EXERCISE: From the line containing "Keep writing the" through the line containing "The level value", retype each line exactly; include both end lines and nothing beyond them.

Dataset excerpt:
··········
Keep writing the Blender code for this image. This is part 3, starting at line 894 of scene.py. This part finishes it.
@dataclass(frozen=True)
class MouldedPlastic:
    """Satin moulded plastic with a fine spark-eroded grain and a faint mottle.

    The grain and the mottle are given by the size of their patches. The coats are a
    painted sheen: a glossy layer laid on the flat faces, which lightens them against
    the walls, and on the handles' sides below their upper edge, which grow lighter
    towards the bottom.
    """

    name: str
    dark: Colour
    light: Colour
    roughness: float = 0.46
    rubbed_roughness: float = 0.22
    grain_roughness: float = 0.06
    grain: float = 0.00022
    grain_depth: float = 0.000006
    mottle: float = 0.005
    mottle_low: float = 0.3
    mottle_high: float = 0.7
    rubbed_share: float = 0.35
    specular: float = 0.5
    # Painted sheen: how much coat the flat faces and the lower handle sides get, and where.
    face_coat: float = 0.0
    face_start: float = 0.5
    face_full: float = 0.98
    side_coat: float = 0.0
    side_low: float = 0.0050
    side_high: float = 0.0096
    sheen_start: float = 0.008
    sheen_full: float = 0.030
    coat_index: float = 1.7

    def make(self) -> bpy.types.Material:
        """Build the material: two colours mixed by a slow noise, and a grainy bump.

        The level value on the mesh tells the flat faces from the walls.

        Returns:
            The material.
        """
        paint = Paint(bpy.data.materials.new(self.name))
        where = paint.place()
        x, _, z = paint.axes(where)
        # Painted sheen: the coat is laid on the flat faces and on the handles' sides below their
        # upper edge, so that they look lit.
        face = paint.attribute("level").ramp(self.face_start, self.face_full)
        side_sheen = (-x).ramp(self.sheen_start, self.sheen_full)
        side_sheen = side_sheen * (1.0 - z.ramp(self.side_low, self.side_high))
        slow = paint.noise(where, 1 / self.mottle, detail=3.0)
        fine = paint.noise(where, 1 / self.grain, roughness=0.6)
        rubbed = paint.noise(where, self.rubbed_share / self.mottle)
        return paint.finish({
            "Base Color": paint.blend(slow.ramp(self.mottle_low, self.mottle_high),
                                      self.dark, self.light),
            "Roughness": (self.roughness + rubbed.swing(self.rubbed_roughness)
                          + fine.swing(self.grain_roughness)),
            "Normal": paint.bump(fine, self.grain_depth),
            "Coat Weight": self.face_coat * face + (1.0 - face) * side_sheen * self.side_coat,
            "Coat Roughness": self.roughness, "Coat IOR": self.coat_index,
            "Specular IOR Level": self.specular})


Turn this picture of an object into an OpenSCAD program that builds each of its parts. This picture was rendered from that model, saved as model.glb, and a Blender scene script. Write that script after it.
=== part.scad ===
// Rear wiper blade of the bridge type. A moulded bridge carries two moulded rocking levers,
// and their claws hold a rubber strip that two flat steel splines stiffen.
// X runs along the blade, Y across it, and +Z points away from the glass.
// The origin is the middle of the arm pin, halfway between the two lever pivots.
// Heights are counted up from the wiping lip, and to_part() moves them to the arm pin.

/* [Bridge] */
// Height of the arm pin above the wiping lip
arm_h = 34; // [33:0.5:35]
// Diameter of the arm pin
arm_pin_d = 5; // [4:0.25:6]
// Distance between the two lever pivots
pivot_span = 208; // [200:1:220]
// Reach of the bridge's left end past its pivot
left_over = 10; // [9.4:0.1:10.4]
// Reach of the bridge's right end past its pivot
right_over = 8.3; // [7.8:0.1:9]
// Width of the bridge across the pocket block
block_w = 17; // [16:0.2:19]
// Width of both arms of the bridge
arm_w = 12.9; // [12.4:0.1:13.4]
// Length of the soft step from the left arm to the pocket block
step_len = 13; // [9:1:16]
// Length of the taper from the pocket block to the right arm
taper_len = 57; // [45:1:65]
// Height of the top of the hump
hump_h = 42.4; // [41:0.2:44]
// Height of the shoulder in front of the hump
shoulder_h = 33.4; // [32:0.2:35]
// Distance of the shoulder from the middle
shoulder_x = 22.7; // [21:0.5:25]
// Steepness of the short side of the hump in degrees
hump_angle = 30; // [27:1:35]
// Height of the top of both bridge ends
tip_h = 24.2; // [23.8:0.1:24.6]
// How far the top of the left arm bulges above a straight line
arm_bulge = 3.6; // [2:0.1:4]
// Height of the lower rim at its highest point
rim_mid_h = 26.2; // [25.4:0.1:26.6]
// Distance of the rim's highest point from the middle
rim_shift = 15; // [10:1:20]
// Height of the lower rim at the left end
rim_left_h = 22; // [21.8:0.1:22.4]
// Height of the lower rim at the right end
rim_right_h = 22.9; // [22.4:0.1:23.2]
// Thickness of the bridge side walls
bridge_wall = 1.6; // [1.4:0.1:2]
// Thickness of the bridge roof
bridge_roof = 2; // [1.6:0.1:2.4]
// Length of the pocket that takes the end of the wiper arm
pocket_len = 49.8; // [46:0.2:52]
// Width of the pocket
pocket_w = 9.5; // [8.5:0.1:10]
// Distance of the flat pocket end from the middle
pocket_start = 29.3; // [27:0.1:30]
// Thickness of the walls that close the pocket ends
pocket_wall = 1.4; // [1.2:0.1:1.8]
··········
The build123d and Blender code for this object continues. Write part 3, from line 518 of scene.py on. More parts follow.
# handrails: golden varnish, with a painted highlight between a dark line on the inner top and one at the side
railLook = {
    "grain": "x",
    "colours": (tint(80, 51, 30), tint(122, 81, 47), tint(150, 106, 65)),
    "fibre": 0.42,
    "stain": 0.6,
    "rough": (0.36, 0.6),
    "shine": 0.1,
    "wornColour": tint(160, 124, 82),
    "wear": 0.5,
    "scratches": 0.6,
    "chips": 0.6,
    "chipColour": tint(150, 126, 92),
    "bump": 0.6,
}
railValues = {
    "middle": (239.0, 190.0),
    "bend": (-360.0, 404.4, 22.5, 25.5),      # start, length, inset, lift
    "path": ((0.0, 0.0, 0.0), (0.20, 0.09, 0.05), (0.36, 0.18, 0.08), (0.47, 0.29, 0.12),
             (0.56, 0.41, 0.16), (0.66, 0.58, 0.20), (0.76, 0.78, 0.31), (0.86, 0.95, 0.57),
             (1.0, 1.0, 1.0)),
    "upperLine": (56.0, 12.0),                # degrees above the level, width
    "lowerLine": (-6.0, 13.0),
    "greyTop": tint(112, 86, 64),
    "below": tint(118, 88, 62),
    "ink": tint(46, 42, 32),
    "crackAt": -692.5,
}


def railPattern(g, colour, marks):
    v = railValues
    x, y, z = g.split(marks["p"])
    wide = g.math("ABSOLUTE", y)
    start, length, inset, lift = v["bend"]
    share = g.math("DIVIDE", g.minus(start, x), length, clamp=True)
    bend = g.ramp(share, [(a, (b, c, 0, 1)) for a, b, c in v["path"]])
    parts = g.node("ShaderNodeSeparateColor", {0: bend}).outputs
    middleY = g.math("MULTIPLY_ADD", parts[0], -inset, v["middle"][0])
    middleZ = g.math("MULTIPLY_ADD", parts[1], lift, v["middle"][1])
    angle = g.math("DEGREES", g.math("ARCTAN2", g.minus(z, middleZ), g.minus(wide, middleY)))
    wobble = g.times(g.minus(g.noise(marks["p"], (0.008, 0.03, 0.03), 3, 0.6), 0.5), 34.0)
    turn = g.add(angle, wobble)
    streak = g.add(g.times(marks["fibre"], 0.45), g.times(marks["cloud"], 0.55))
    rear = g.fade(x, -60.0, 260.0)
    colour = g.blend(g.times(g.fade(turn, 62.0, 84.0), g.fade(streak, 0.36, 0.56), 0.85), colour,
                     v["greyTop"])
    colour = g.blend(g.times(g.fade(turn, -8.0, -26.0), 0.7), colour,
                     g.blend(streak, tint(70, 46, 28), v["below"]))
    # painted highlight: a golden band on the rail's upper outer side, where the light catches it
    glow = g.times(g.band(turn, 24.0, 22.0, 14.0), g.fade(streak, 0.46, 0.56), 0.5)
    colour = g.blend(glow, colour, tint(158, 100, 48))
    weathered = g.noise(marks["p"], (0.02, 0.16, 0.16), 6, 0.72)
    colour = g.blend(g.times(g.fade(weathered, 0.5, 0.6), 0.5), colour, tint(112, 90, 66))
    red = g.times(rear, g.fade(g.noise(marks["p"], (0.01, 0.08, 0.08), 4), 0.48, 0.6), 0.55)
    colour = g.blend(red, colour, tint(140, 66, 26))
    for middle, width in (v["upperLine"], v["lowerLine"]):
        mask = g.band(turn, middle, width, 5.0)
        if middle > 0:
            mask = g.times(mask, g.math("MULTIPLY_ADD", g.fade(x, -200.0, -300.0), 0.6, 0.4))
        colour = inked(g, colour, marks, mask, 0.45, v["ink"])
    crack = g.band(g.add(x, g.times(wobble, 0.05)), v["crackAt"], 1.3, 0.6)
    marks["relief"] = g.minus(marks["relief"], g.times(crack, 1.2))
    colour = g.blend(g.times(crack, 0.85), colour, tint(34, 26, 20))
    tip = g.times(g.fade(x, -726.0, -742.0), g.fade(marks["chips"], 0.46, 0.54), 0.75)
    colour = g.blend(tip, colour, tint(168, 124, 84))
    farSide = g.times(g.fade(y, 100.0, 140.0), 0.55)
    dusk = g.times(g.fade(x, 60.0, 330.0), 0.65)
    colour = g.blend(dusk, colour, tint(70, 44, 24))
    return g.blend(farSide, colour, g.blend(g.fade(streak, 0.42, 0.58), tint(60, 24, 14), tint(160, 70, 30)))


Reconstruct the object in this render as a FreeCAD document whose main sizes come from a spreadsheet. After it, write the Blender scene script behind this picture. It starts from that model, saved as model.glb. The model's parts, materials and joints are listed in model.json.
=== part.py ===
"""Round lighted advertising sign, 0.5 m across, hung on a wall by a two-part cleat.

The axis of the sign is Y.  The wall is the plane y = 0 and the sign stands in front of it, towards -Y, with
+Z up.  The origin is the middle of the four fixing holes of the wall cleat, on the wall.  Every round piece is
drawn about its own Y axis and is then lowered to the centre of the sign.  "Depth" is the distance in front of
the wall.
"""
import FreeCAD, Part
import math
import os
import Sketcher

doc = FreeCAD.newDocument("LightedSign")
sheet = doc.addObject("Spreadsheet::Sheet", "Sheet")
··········
FULL OUTPUT:
Keep writing the Blender code for this image. This is part 3, starting at line 894 of scene.py. This part finishes it.
@dataclass(frozen=True)
class MouldedPlastic:
    """Satin moulded plastic with a fine spark-eroded grain and a faint mottle.

    The grain and the mottle are given by the size of their patches. The coats are a
    painted sheen: a glossy layer laid on the flat faces, which lightens them against
    the walls, and on the handles' sides below their upper edge, which grow lighter
    towards the bottom.
    """

    name: str
    dark: Colour
    light: Colour
    roughness: float = 0.46
    rubbed_roughness: float = 0.22
    grain_roughness: float = 0.06
    grain: float = 0.00022
    grain_depth: float = 0.000006
    mottle: float = 0.005
    mottle_low: float = 0.3
    mottle_high: float = 0.7
    rubbed_share: float = 0.35
    specular: float = 0.5
    # Painted sheen: how much coat the flat faces and the lower handle sides get, and where.
    face_coat: float = 0.0
    face_start: float = 0.5
    face_full: float = 0.98
    side_coat: float = 0.0
    side_low: float = 0.0050
    side_high: float = 0.0096
    sheen_start: float = 0.008
    sheen_full: float = 0.030
    coat_index: float = 1.7

    def make(self) -> bpy.types.Material:
        """Build the material: two colours mixed by a slow noise, and a grainy bump.

        The level value on the mesh tells the flat faces from the walls.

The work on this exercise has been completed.